Wednesday, December 2, 2009

The Idea That Just Won't Die: Tobin Tax

The French Foreign Minister, Bernard Kouchner, who also happens to be the founder of Doctors Without Borders, and the French Finance Minister, Christine Lagarde, had an Op-Ed in Le Monde yesterday arguing in favor of a global tax on financial transactions and institutions, aka a Tobin Tax:
Une taxe de 5 centimes sur 1 000 euros serait indolore, mais pas sans conséquences pour le monde en développement : car même à un seuil aussi peu significatif, les recettes escomptées pourraient représenter jusqu'à 35 milliards d'euros !
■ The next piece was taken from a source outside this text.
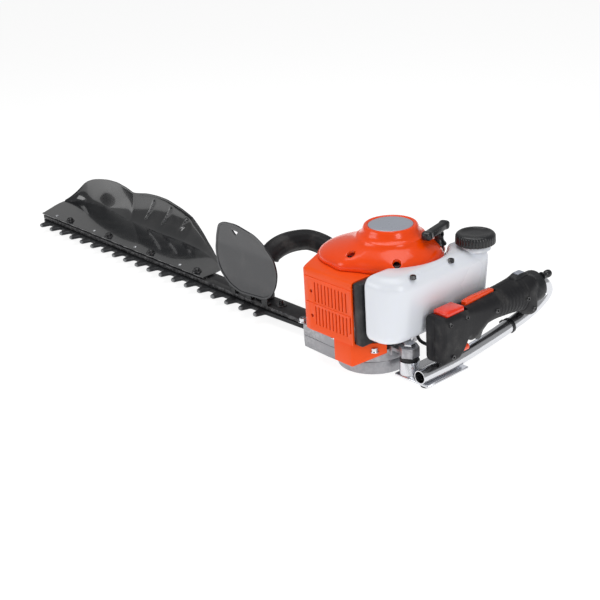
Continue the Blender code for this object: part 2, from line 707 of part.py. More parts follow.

Cet argent doit contribuer à la satisfaction des besoins primaires : l'eau, la sécurité alimentaire, l'éducation, la santé. C'est là l'urgence, alors qu'un milliard de personnes n'ont pas accès à l'eau potable, qu'un milliard de personnes souffrent de la faim, que l'emprise de la pauvreté éloigne les enfants des écoles et ne leur permet pas de réaliser leur potentiel, qu'un million de personnes meurt chaque année du paludisme... Ces fonds pourraient également contribuer à financer des actions d'adaptation au changement climatique et d'accès à l'énergie.

Translation:
A tax of 5 cents per 1,000 euros would be painless, but not without consequences for the developing world : because even an amount of such little significance may generate revenue of up to 35 billion euros.

This money must contribute to the satisfaction of basic needs : water, adequate food, education, health. That's the urgency there, while a billion people don't have access to clear water, a billion people suffer from hunger, poverty prevents children from attending school, and a million people die from malaria a year...These funds may even be able to contribute also to finance actions to adapt to climate change and access energy.

Not to sound like a negative Nelly here, but I have a few issues. Fighting malaria and hunger, providing clean water, etc, are all extremely noble goals. My question is why a global tax on financial transactions has to do with it besides it's a way to generate revenue and perhaps giving the money to help poor people makes it more palatable?

I also question who and where and how the money will be distributed, collected, audited, and whatever else. A multinational tax generating lots of revenue to be distributed in the third world just reeks of corruption potential. Plus, as has been mentioned on other blogs, financial transactions can take place pretty much anywhere. If New York, London, Paris, etc place a tax, they will move to the Caymans or wherever. Ergo, I have serious doubts about the realism of effectively administering this type of scheme.

Lastly, I know it's cynical, but I can't get over the idea that the French simply want to get a toe-hold somewhere in the global economy to hinder "le neoliberalisme Anglo-Saxon." Best way to do that is to hold it up as a way to help the poorest segments of the world's population.

So, for right now, I'm against it. I might always be against it. But I'd certainly want to see more details of how they envision this working, and not just vague summit-esque language about global cooperation.

UPDATE: M. Sarkozy gives credence to my concerns:
In a speech in the south of France, Mr Sarkozy said the appointment of Michel Barnier was a victory for European economic modelling.

Mr Sarkozy blamed the “free-wheeling Anglo-Saxon” model, favoured by Britain and the United States, for the global economic downturn while praising European thinking which “had nothing to do with excesses of financial capitalism”.